Unlike membrane-bound furin, which is transported with a polarity similar to that of PTH secretion [47], secreted furin is released at the apical cell surface (Fig. 2a). The apically secreted furin was unable to redirect PTH, although PTH is a substrate for furin processing in the secretory pathway [56]. Since furin converts proPTH to PTH [56], it is possible that the mature PTH peptide is released by furin shortly after processing of the precursor. Although, we found no rate-limiting effects of the level of protein expression in the apical or basolateral pathways in MDCK cells, we cannot completely rule out that the expression level of furin was insufficient to affect PTH secretion.

In addition to the modulation of PTH secretion by protein escorts, this report shows that apical secretion of CgA depends on cellular cholesterol.

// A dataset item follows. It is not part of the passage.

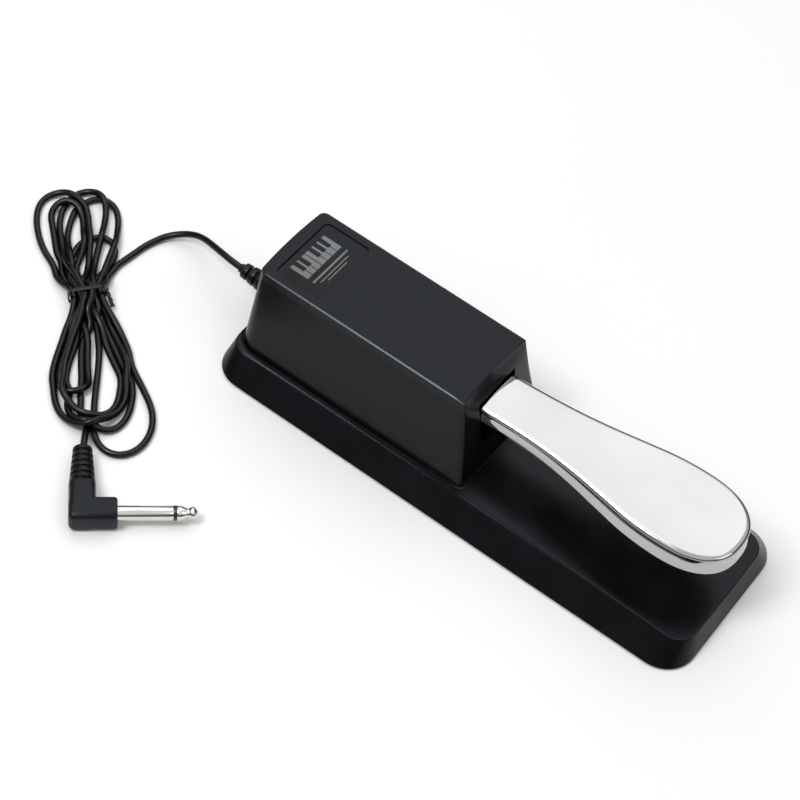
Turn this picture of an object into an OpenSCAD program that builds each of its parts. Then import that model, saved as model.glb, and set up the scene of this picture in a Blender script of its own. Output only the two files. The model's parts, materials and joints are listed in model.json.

A similar conclusion has been reported for the polarized secretion of erythropoietin in MDCK cells [57] whereas apical secretion of serpins is independent of raft association [24]. This difference in use of cellular sorting mechanisms has also been noted for cellular N-glycosylation, which is necessary for apical sorting of CgA in MDCK cells [31], but not for sorting of an unglycosylated form of hepatitis B surface antigen [58].

Together the above results confirm that the secretion of foreign proteins from MDCK cells can be modulated by manipulating the cellular milieu without changing the structure of the secreted protein. This is desirable from an in vivo application standpoint, since altering the structure of the secreted protein could also alter its function and/or stability in vivo. On the other hand, changing the cellular milieu with inhibitors of cholesterol or oligosaccharide synthesis, are broad measures that affect many cellular functions and are not specific for the cells that express the protein of interest. The use of “sorting escorts” may offer an alternate approach for the targeted delivery of therapeutic secretory proteins from transfected epithelial cells. Since the protein of interest and the “sorting escort” can be co-expressed in individual cells, only these cells would be affected by the changes in protein secretion. Other cells in the tissue or in other tissues would be unaffected. Together with our recent reports on aggregation chaperones that can modulate the storage of secretory proteins in endocrine cells [59, 60], these results suggest that the protein composition in the secretory pathway can be modified to regulate protein transport.